Once the factors are found, they are multiplied by the Look-space data for their corresponding look_id
s. As you can see, the stronger or more recent the interaction, the more the Look that particular Looks features will remain unchanged (i.e. multiplied by 1). The final look_space_location
for the user is found by summing all interaction vectors row-wise.
From here, the two methods, rank()
and top_n()
diverge. For the rank()
method, a pairwise distance metric is calculated between the user’s Look space location and each of the qualified_looks
we are trying to rank.
To calculate the top Looks for a customer, the Look-space location is passed to our pre-trained NearestNeighbors
model to find the top and closest Looks to what the user is currently interested in.
The image below shows the top_n
Looks (bottom row) that would be suggested to a user if they had previously interacted with the Looks shown in the top row. Notice how they are all quite similar to one another.
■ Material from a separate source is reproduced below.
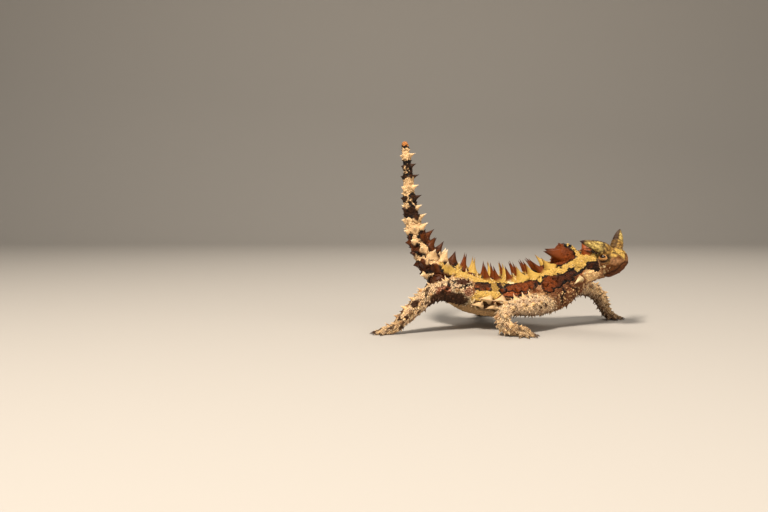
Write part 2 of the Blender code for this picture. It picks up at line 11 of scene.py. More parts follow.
import bmesh
import bpy
import numpy as np
from bpy.props import FloatProperty, FloatVectorProperty, PointerProperty
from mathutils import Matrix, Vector


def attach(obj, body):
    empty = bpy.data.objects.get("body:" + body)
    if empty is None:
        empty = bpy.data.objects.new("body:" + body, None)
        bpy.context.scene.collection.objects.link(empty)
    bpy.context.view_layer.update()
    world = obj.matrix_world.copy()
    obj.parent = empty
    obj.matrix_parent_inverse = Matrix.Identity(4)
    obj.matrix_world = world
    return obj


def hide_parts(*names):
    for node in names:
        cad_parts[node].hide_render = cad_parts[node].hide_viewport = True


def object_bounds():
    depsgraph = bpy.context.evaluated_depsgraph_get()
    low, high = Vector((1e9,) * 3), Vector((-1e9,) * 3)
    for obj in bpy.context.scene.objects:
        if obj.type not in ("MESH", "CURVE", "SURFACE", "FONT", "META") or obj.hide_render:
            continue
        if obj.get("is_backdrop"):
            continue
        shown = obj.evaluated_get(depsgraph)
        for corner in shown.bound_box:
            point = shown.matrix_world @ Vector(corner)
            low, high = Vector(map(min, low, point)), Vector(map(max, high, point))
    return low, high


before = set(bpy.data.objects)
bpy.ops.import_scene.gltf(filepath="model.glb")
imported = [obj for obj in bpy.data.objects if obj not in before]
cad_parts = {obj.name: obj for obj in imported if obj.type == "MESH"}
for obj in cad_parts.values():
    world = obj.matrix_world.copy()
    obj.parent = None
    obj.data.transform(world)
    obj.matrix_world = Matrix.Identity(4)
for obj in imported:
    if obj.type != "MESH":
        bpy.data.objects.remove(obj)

bl_info = {
    "name": "Thorny devil",
    "version": (1, 0, 0),
    "blender": (4, 5, 0),
    "location": "View3D > Sidebar > Devil",
    "description": "Builds the skin, scales, thorns, horns, eyes and claws of a thorny devil",
    "category": "Add Mesh",
}

CAD_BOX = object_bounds()
METRES_PER_MM = 0.001

# ---------------------------------------------------------------- shape of the solid model
MIDDLE_X = 3.26
MIDDLE_Y = 4.34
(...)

Knobs and Levers: Have it your way!
Built into our Look ranking model is the ability to tweak the feature sets and interactions that we hypothesize result in Looks that fall more in line with a user’s tastes. These are parameters that we can change and A/B test to fine-tune performance:
These parameters are fed into the Ranker
upon initialization. You tell the ranker that you want to emphasize color
features or age
. The activity weights are applied during the decay_function()
calculation, allowing you to emphasize or de-emphasize certain interaction types.
Conclusion
Our Look ranking model uses unsupervised learning to derive Look-level features from both Look and product data. We use the features of each Look to define a convenient embedding in Look space that we can use to calculate Look similarity and Look distances. The methods that we’re using are highly scalable and performant. Since rolling out Look Ranking V2 we’ve seen increased customer engagement as our shoppers find great new products that fit their style.